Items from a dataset

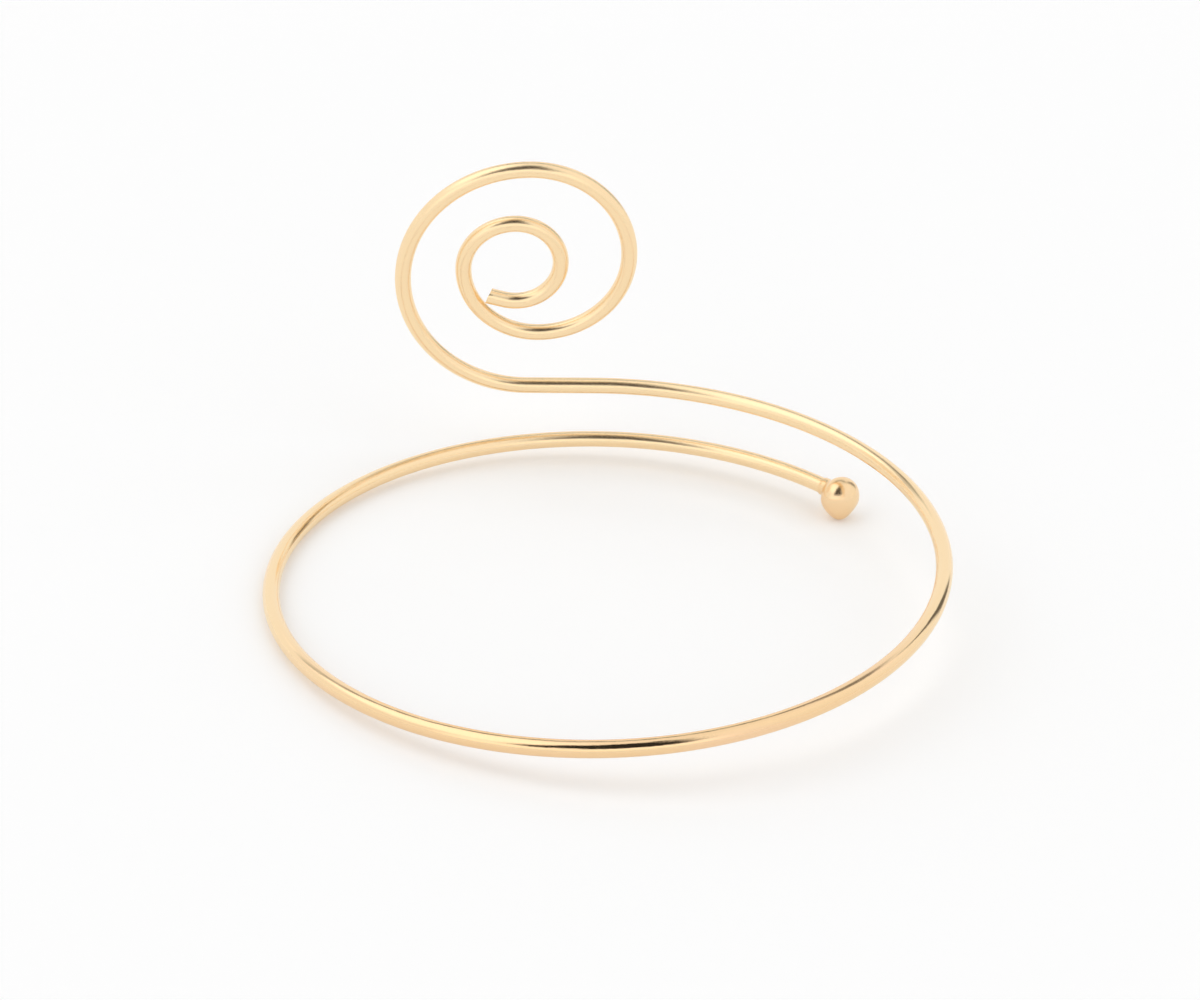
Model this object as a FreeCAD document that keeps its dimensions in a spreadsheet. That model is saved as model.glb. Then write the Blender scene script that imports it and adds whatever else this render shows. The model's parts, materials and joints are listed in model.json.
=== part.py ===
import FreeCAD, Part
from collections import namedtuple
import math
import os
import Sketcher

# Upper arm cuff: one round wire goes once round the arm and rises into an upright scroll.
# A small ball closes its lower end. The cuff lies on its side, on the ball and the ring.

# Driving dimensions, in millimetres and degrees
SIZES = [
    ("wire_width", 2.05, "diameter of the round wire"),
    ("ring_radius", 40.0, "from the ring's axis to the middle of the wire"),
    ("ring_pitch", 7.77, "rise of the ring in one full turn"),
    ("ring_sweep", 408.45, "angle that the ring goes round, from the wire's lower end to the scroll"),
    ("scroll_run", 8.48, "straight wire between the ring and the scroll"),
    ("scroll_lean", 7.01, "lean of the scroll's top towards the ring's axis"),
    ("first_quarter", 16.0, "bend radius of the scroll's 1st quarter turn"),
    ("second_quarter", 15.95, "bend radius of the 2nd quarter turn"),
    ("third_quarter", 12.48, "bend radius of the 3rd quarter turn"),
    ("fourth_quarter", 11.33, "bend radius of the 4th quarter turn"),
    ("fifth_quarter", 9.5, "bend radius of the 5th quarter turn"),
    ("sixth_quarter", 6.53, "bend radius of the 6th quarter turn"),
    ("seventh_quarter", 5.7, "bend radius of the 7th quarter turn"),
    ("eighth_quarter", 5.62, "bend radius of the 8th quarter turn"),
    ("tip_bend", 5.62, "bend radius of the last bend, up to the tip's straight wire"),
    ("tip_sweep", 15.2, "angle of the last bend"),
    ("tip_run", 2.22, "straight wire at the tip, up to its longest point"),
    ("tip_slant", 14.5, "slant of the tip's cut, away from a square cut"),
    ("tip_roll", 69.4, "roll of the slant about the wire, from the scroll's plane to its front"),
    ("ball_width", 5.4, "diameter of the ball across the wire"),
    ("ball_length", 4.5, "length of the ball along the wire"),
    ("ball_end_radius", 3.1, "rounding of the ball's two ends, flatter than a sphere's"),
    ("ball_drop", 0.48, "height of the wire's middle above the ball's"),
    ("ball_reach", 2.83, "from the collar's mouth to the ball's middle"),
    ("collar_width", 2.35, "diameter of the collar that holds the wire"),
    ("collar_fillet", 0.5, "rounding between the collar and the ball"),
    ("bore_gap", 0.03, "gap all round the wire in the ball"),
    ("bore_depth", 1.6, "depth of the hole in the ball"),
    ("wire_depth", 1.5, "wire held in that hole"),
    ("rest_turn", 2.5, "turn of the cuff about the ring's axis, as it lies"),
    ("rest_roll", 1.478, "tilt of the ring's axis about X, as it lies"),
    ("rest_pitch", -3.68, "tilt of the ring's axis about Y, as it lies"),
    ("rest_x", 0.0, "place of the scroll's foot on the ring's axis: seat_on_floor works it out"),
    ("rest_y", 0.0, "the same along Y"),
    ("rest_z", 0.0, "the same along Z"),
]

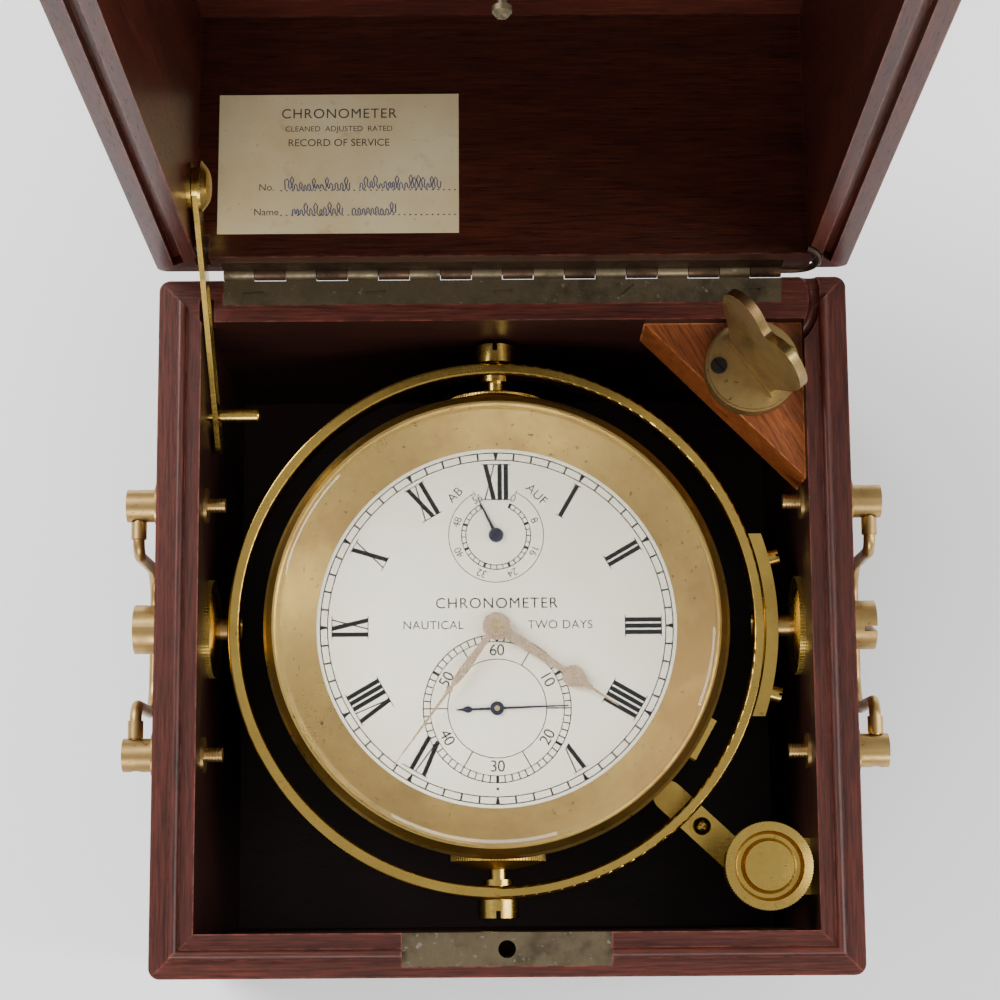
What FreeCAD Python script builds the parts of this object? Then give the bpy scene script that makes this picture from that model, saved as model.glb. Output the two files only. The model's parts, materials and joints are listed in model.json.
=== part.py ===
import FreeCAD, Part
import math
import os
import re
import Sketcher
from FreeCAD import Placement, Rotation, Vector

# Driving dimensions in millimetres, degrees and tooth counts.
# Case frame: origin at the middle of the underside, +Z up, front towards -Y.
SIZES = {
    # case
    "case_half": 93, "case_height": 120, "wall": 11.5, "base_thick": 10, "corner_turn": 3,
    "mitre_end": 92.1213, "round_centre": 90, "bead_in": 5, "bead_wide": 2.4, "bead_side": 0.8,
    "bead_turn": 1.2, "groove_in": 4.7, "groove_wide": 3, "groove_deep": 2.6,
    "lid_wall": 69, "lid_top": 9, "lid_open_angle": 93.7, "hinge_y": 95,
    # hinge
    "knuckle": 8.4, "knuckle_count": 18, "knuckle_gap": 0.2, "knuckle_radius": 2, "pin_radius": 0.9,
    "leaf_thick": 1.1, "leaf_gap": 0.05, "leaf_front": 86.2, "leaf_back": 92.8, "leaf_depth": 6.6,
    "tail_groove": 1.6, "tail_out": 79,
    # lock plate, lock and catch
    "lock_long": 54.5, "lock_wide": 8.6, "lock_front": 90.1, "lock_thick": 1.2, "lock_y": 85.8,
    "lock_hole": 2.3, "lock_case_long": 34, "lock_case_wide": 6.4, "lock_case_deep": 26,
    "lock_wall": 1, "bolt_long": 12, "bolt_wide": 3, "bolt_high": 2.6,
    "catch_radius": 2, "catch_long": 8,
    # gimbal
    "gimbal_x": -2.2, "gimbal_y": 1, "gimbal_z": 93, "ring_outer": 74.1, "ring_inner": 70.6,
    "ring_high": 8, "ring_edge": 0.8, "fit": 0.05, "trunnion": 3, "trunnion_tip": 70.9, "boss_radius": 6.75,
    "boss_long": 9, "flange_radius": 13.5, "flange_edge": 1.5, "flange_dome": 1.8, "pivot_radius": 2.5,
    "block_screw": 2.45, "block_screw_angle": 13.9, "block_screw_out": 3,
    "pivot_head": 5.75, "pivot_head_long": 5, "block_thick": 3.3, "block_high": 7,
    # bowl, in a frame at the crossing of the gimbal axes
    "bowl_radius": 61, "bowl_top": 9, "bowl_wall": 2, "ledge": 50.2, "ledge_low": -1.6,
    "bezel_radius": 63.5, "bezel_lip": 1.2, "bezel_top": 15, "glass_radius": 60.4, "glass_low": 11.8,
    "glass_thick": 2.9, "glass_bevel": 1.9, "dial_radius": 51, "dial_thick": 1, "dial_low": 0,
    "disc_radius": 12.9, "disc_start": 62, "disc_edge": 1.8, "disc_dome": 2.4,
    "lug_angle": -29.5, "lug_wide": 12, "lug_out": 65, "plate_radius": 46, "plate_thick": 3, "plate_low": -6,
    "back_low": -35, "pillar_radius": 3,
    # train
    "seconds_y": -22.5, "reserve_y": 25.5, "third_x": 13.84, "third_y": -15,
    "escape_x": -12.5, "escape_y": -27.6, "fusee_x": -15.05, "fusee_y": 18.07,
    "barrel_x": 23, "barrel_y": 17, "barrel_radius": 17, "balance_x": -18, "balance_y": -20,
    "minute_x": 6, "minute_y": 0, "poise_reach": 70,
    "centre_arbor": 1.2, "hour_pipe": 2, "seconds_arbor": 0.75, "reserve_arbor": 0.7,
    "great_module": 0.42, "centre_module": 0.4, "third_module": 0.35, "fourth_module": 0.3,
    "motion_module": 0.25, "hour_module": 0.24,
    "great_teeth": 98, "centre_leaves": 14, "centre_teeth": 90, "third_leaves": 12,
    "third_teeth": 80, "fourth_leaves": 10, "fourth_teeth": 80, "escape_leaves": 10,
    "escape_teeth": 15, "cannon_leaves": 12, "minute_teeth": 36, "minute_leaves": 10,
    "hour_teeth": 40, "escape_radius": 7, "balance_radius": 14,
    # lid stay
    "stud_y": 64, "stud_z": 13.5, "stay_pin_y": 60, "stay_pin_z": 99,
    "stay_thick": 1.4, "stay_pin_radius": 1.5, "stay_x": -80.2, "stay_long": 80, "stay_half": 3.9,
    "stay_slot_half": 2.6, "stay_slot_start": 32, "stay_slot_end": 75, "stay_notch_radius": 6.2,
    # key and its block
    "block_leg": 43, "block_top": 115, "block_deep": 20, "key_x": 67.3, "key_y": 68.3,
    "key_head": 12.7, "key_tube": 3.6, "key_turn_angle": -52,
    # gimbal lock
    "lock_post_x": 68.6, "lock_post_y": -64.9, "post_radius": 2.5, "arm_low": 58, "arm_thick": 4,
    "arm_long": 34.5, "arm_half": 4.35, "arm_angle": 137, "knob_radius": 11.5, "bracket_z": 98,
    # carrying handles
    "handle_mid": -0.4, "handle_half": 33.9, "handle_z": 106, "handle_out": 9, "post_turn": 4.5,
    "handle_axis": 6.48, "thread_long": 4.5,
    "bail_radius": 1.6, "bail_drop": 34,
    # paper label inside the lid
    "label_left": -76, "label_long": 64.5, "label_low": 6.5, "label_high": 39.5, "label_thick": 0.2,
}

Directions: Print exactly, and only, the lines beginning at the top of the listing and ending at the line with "# A small ball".

Result for this task:
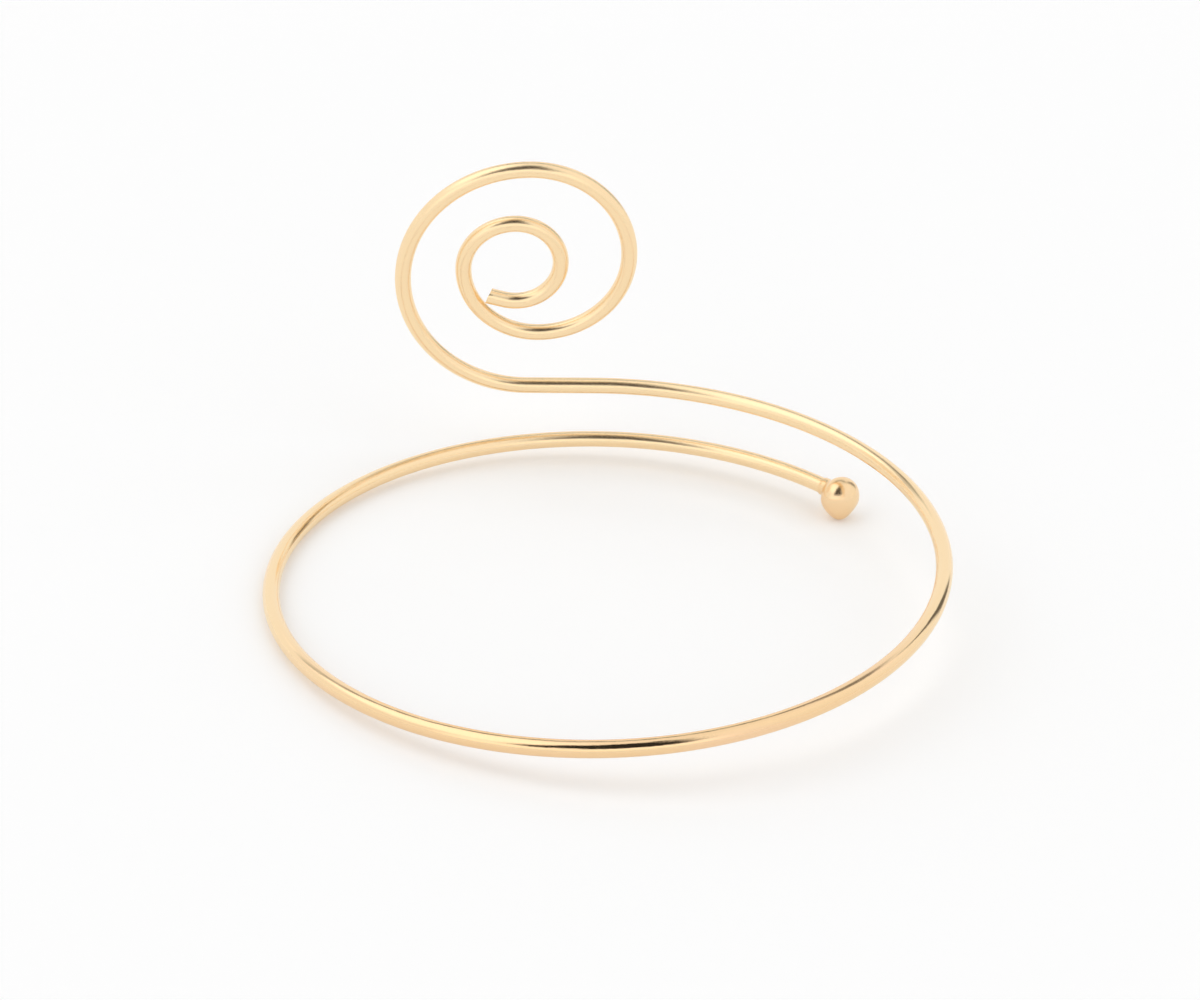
Model this object as a FreeCAD document that keeps its dimensions in a spreadsheet. That model is saved as model.glb. Then write the Blender scene script that imports it and adds whatever else this render shows. The model's parts, materials and joints are listed in model.json.
=== part.py ===
import FreeCAD, Part
from collections import namedtuple
import math
import os
import Sketcher

# Upper arm cuff: one round wire goes once round the arm and rises into an upright scroll.
# A small ball closes its lower end. The cuff lies on its side, on the ball and the ring.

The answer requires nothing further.